The coefficients  $g_0, \ldots, g_{2t-1}$  are all elements of  $GF(2^m)$  and the polynomial itself is defined in such a way, that its 2t roots correspond to the 2t consecutive powers of the single element



Figure 4. Reed-Solomon encoder for a (7,3) code over  $GF(2^3)$ .

of  $GF(2^m)$ . For practical reasons, usually the primitive element of the extension field  $GF(q^m)$  is chosen as the first root (being the generator of the multiplicative group of this field).

The encoding procedure appends the rest  $\mathbf{p}(x)$  of the division of the polynomial representing the original message  $\mathbf{m}(x)$  shifted to the left by n-k symbols by the generator polynomial:

$$x^{n-k}\mathbf{m}(x) = \mathbf{q}(x)\mathbf{g}(x) + \mathbf{p}(x), \tag{2}$$

which is equivalent to

$$\mathbf{p}(x) = x^{n-k}\mathbf{m}(x) \bmod \mathbf{g}(x). \tag{3}$$

This operation can be easily carried out using feedback shift-register as illustrated in Figure 4 for a very simple (7,3) RS code. Note, that addition and multiplication operations are defined on the elements of the corresponding finite field (i.e., not in terms of common arithmetic).

Given the fact, that the encoding process can be represented by means of polynomial multiplication over  $GF(q^m)$ , it becomes clear, how the transmission errors can be recognized (and corrected). Since multiplication operation preserves the roots of the generator polynomial, the resulting encoded message can be inspected by the decoder by checking if 2t consecutive powers of the primitive element of  $GF(q^m)$  are the roots of the polynomial corresponding to the received message. This is the first step of the decoding process which is called syndrome calculation. If at least one of the syndromes is not equal to zero, then the message was corrupted.

The syndrome values are used in the next step of the decoding process to calculate the number of the corrupted symbols. The most intuitive way to accomplish this is - in the first step - to assume the number of errors to be one and try to solve the corresponding system of equations based on the co-called error location polynomial. The solution indicates the position of the corrupted symbol. In case the system of equations for a single error is not solvable, the assumption of two corrupted symbols has to be made resulting in a different system of equations. The process is repeated until a solvable system of equations is found. This procedure is called Peterson-Zierler-Gorenstein algorithm [18][19]. For the hardware implementation the Berlekamp-Massey algorithm [20] is better suited, since it can be better parallelized and modified to reuse the same hardware to calculate both error location and error value polynomials [21]. Its detailed description, however, would go far beyond the scope of this paper. Independent of the choice of the algorithm, finite field arithmetic is heavily involved in the search for the error positions and values.

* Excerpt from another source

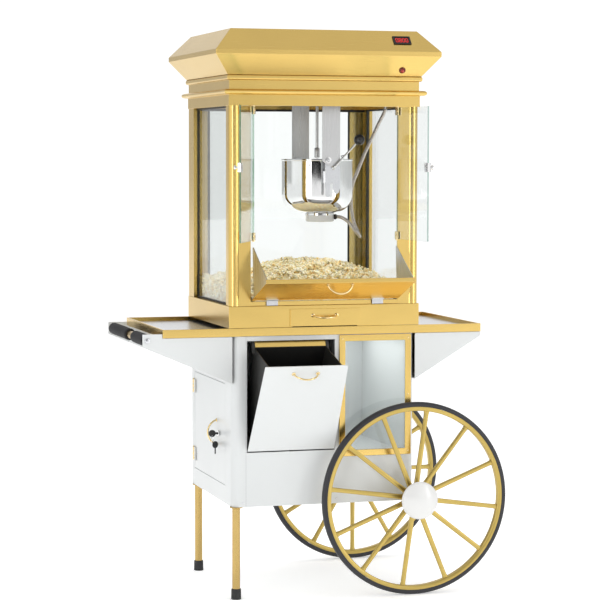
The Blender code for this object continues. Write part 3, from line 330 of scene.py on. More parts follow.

Figure 5. Variable-variable versus constant-variable multiplier for  $GF(2^3)$ .

As just stated, since RS codes work on symbols of m bits width, knowing the symbol error position is not enough. An additional step is required to determine the error values. This can be done by using the syndromes computed in the first step, since every set of syndromes can be mapped to certain errors. Alternatively, the so-called error value polynomial can be calculated [22]. In the final decoding step, the error values are added to the received symbols at the calculated error positions restoring the original message. To accomplish this, the received (corrupted) data is stored in the First-In First-Out (FIFO) memory making sure the right values appear at the output of the decoder at the right time. The finite filed addition corresponds to a bitwise XOR operation, which scales well and is trivial from the implementation point of view.

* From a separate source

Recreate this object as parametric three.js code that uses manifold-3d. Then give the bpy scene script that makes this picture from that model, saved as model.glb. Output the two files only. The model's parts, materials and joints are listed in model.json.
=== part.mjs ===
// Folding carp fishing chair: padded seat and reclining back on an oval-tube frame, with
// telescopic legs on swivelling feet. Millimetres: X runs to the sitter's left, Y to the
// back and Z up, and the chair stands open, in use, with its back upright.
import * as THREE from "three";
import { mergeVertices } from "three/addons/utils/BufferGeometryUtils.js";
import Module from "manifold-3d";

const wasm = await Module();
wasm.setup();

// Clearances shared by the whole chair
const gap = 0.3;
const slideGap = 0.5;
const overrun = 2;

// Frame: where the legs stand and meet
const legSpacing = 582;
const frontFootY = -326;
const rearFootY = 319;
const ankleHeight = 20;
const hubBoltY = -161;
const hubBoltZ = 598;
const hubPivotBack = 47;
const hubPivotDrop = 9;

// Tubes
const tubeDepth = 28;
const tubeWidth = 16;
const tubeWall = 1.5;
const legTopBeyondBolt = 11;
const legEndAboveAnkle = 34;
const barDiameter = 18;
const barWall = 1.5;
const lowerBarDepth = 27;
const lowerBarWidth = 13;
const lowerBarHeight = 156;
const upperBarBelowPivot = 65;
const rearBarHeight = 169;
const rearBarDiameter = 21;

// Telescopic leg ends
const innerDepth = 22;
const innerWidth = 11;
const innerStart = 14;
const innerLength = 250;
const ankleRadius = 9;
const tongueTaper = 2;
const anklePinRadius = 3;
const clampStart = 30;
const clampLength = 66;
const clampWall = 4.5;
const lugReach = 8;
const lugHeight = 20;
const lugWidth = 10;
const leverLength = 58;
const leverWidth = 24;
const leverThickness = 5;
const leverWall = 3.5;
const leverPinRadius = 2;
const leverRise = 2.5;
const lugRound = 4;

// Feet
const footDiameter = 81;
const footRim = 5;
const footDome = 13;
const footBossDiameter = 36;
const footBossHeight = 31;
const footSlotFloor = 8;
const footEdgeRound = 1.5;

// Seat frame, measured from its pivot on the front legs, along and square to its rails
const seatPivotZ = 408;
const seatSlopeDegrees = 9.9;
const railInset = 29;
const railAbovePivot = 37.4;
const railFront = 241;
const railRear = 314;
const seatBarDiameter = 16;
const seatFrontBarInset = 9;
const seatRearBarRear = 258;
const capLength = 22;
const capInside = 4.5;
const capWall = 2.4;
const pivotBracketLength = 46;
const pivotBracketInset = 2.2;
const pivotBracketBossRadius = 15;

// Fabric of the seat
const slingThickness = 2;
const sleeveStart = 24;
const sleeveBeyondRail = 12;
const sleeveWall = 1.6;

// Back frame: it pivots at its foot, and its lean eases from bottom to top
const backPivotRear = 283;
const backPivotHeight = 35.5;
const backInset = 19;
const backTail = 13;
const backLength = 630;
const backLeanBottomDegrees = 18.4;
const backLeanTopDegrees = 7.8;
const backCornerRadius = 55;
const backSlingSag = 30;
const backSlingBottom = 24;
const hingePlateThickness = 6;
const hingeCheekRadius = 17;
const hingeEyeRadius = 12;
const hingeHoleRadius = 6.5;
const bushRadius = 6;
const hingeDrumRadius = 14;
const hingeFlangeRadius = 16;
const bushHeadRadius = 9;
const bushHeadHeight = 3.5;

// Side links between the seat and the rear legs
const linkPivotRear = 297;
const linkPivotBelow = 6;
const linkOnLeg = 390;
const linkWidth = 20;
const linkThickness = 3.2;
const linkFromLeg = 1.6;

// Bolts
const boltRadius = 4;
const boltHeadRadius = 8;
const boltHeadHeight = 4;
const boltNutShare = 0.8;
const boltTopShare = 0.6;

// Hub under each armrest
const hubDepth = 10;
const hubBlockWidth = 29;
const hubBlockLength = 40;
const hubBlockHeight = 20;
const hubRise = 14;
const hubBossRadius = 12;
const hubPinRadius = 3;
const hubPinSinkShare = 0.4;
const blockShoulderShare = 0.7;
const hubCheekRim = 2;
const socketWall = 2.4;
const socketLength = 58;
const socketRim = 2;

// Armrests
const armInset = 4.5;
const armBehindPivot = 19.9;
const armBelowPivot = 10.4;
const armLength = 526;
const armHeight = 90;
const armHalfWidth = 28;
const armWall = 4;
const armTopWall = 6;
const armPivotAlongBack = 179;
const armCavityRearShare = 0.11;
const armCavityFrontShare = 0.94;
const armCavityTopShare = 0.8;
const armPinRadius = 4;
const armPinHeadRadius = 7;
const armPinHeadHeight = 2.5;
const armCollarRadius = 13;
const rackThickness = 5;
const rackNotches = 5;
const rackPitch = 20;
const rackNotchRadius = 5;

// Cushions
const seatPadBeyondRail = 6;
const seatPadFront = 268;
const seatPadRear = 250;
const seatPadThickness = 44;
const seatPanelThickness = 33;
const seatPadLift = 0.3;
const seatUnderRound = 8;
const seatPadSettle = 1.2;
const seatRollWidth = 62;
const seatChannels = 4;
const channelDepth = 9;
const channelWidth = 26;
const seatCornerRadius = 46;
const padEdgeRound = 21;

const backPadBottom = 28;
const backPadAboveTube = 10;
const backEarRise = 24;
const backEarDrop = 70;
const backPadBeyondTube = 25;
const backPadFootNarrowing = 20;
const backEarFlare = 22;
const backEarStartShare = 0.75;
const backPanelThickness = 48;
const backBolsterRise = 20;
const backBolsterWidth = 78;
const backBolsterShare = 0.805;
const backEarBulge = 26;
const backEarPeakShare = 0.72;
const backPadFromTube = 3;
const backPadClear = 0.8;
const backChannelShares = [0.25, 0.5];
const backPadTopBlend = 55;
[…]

As mentioned above, decoding the RS codes requires numerous calculations based on the finite field arithmetic. In an RS decoder designed for a specific code, many of the GF-multipliers have one constant input (variable-constant multipliers). For adaptive decoding of different codes, a variable-variable multiplier is required. The corresponding overhead is quite high as Figure 5 illustrates. However, since only multipliers involved in the syndrome and error location computation are affected, the impact on the area of the whole RS decoder is limited.

Table II summarizes the area and throughput figures of different RS decoder designs. For the adaptive decoding, n, t, and m parameters can be changed, although changing m does not make a lot of sense, since almost all real-world RS codes are based on m=8 (ITU-T J.83, IEEE802.3bp, and IEEE802.3bj standards being an exception by specifying codes based on  $\mathrm{GF}(2^7)$ ,  $\mathrm{GF}(2^9)$ , and  $\mathrm{GF}(2^{10})$  correspondingly). In addition, different polynomials can be chosen as the finite field generators. Varying the GF generator polynomial  $\mathbf{f}(x)$  results in a different encoding of the particular elements of the finite field. However, it has been shown, that all finite fields for the fixed values of q and m are isomorphic.

TABLE II. COMPARISON OF ADAPTABLE AND SINGLE-CODE REED-SOLOMON DECODERS.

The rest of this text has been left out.